Improvement of mechanical properties of Al-Si-Mg composites by in-situ formation of small-sized (Al, Si)3(Ti, Zr) particles

Abstract

In this study, Al-Si-Mg composites were prepared by adding different combinations of titanium (Ti), zirconium (Zr), boron (B), and antimony (Sb)，and its micro-structure and mechanical properties were investigated. The results revealed that the average diameter of α-Al grains in the novel alloy, prepared through the combined addition of Ti, Zr, B, and Sb, was 110 µm, with a secondary dendritic arm spacing (SDAS) of 22.4 µm.

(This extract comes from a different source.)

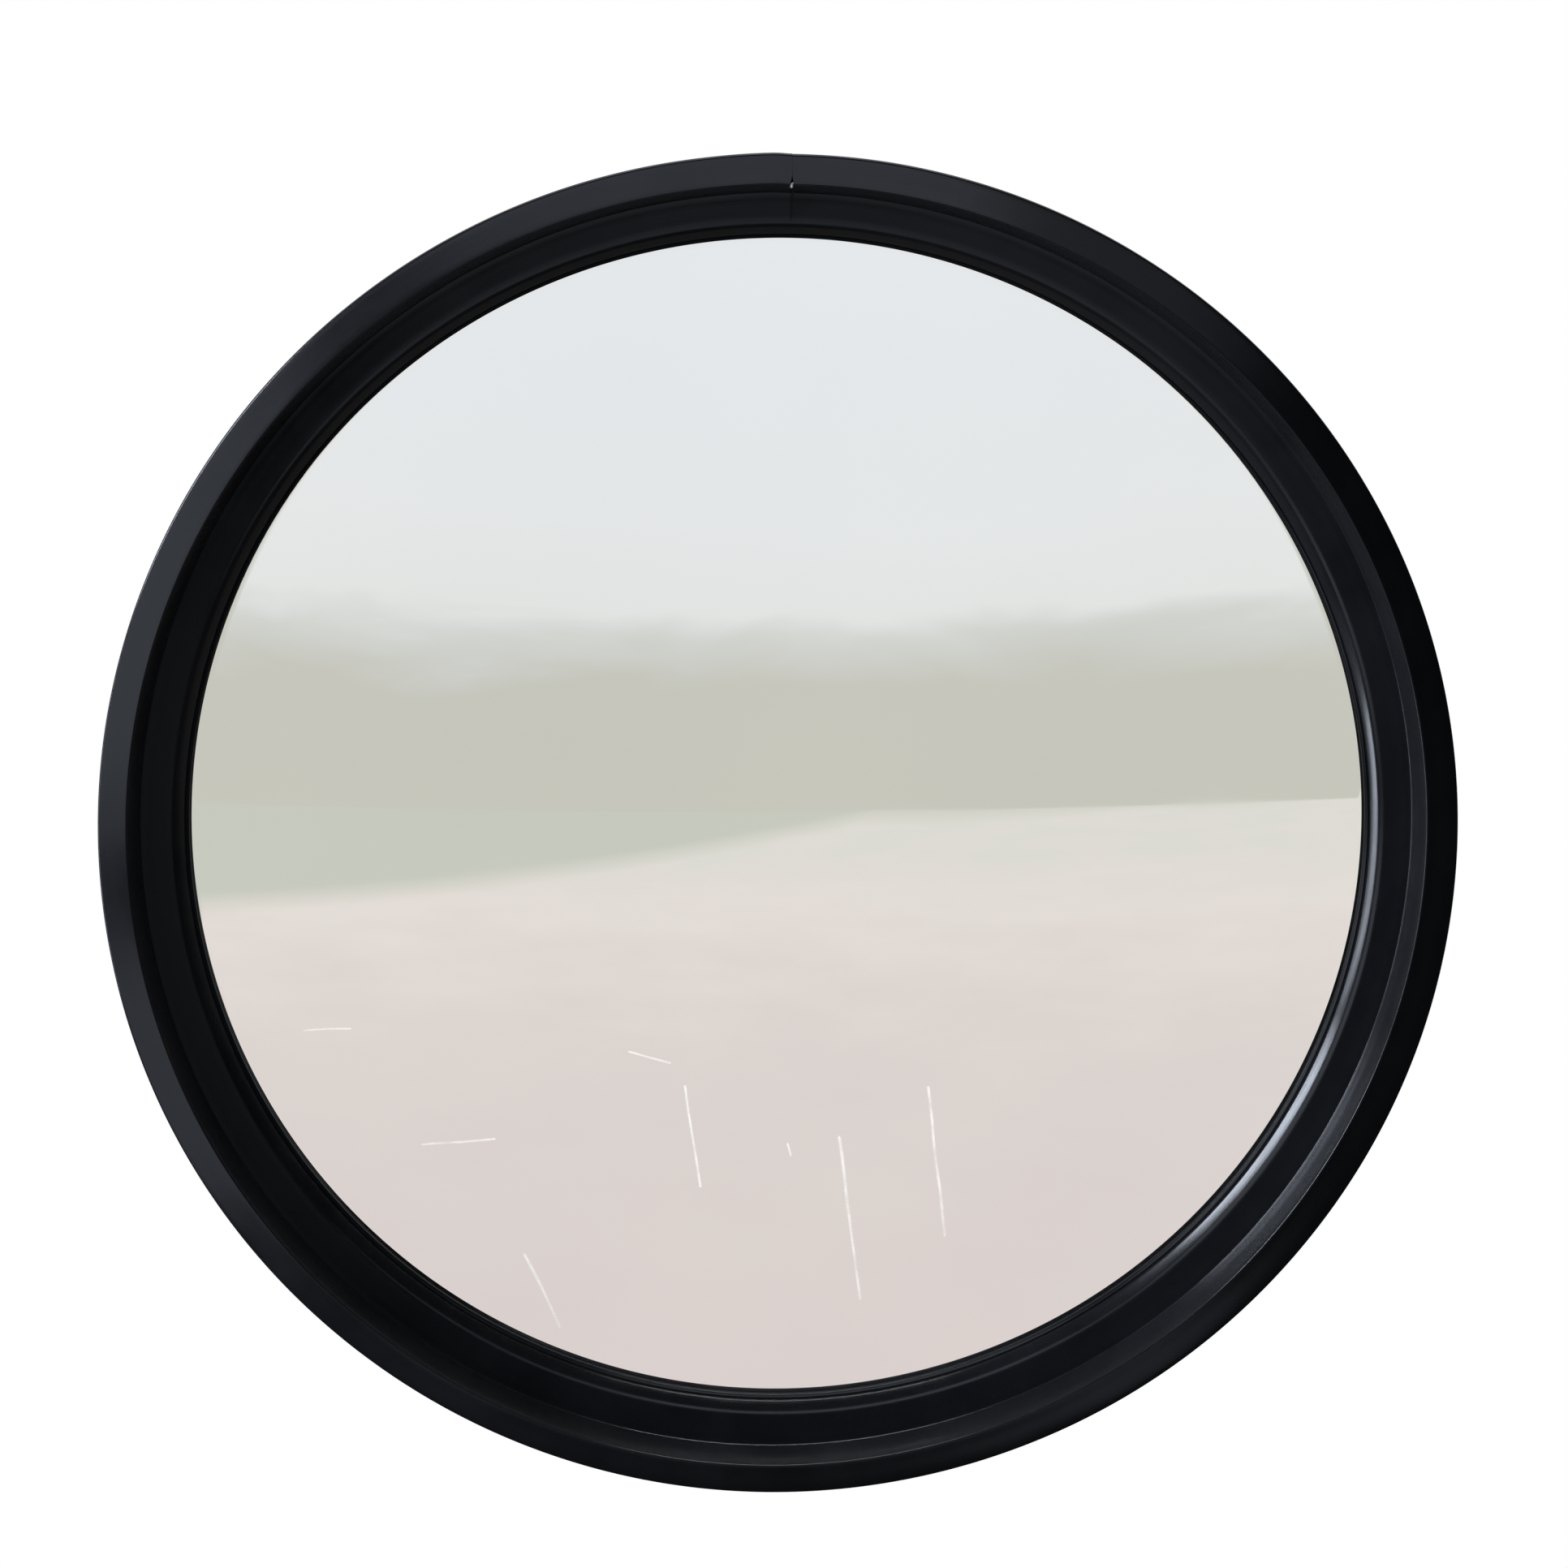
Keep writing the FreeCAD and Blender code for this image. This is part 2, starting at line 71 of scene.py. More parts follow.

This grain refinement is attributed to the in-situ formation of heterogeneous nucleation sites L12-(Al, Si)3(Ti, Zr). The alloy heat-treated at T6 exhibited notable mechanical characteristics, including a tensile strength of 354.5 MPa, a yield strength of 317.9 MPa, and an elongation at break of 5.6%. Significantly, the enhancement in mechanical properties is found to be independent of the modifications of eutectic silicon. This improved strength and elongation are attributed to both grain refinement and the in-situ formation of I4-(Al, Si)3(Ti, Zr). Overall, these findings provide an effective and direct method for obtaining high-performance Al-Si-Mg composites.